• **What the task requires**
Using the listing below, report all lines holding the word "imported".

• **Entries supplied**
— start —

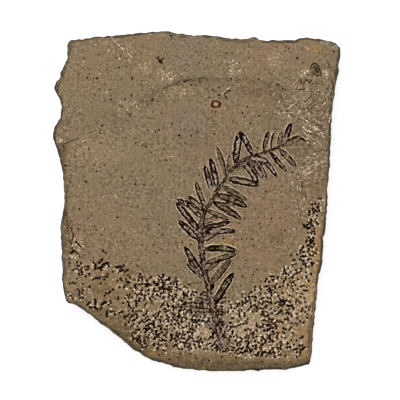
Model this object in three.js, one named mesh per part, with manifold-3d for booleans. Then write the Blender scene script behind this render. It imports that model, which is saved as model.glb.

— end —
— start —

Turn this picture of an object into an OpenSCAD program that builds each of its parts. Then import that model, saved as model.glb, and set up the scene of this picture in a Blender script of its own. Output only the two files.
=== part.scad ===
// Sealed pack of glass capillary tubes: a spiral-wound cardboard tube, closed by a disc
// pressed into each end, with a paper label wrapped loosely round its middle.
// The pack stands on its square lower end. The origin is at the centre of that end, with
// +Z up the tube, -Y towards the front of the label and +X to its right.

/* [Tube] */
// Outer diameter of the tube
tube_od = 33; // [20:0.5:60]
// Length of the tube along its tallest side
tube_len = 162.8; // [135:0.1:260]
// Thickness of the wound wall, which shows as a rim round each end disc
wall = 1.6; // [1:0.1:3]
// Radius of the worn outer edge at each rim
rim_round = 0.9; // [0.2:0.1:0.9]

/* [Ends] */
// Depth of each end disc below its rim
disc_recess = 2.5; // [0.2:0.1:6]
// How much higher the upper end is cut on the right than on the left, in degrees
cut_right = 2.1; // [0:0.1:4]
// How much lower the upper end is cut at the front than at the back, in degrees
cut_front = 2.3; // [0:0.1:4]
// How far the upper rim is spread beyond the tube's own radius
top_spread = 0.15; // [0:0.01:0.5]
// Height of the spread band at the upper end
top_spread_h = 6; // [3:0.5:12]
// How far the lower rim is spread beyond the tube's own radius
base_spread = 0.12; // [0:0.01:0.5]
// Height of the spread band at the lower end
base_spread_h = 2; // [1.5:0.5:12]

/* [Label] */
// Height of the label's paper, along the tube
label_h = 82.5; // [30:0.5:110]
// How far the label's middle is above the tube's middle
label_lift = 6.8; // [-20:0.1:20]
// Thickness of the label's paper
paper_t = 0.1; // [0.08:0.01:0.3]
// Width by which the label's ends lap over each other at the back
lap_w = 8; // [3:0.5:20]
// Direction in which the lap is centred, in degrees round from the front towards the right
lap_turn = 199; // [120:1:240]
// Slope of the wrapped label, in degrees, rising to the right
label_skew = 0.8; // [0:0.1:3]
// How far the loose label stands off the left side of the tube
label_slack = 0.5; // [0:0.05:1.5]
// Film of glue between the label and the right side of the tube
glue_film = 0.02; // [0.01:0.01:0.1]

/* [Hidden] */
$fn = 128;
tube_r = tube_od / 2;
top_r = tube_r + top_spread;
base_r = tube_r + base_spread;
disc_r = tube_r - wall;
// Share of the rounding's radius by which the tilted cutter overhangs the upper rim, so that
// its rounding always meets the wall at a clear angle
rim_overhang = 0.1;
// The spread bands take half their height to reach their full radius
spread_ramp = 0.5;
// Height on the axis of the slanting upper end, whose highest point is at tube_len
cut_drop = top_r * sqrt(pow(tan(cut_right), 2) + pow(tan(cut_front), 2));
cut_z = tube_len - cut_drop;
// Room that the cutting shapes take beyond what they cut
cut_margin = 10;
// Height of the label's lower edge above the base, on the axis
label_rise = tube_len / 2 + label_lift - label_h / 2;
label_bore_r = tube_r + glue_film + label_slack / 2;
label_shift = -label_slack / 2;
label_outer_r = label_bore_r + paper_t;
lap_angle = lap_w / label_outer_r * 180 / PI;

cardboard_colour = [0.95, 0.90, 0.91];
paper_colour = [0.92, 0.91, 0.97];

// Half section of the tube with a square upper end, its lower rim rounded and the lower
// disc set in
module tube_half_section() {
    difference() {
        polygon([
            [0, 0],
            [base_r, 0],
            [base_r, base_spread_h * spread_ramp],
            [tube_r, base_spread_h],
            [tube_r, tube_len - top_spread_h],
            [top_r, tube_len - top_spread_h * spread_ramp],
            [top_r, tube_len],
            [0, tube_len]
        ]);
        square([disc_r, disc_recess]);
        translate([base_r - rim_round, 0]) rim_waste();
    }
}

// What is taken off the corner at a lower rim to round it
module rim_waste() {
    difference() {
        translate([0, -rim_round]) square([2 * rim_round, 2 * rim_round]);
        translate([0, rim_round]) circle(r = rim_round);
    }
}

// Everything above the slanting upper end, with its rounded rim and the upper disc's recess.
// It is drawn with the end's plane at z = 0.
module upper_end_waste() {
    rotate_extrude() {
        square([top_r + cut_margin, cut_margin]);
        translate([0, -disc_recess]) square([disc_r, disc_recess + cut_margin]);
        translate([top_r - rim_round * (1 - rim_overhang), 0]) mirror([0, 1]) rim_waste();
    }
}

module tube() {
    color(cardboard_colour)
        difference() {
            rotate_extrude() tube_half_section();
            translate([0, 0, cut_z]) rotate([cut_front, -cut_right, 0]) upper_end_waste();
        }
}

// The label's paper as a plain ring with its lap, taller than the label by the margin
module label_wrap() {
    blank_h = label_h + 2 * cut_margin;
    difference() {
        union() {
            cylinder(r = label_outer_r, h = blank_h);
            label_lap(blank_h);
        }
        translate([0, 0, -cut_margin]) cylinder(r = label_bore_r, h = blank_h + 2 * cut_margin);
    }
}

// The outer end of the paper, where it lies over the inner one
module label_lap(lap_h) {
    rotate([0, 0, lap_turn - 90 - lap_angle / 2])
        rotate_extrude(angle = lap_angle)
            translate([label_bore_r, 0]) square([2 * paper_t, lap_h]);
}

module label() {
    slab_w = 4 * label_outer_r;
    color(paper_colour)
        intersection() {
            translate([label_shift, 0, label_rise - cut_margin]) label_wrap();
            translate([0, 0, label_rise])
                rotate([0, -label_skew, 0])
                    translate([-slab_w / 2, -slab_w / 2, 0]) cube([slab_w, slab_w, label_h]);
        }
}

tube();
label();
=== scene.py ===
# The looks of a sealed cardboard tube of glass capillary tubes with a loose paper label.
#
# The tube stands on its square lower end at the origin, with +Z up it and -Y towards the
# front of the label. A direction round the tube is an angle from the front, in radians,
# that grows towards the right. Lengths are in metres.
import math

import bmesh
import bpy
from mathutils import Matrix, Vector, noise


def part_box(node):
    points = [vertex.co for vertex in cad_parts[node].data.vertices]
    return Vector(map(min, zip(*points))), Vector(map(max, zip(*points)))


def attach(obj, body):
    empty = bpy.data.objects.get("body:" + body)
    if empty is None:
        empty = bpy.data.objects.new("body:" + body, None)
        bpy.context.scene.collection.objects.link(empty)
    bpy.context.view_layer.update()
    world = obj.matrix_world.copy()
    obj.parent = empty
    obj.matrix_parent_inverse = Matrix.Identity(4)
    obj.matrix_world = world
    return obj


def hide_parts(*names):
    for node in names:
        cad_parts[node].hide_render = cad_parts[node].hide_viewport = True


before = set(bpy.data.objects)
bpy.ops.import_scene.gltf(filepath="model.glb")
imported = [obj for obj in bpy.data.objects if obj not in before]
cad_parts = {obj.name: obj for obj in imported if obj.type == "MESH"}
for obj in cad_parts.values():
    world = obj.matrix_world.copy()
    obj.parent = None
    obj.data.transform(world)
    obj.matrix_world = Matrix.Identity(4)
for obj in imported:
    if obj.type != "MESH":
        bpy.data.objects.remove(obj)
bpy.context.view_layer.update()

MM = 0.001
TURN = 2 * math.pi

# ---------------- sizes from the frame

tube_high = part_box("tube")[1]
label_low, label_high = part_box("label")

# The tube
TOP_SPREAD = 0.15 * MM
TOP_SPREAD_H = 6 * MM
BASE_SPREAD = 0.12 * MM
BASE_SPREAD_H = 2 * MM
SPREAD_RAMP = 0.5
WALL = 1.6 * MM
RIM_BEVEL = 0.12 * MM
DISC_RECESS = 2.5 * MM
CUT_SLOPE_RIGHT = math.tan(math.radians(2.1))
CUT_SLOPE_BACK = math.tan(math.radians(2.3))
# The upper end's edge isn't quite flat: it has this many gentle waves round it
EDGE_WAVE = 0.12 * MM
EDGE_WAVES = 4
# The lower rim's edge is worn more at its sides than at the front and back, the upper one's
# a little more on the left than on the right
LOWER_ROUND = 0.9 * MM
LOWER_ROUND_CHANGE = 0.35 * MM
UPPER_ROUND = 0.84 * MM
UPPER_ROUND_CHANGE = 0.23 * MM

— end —

• **Answer to this problem**
imported = [obj for obj in bpy.data.objects if obj not in before]
cad_parts = {obj.name: obj for obj in imported if obj.type == "MESH"}
for obj in imported:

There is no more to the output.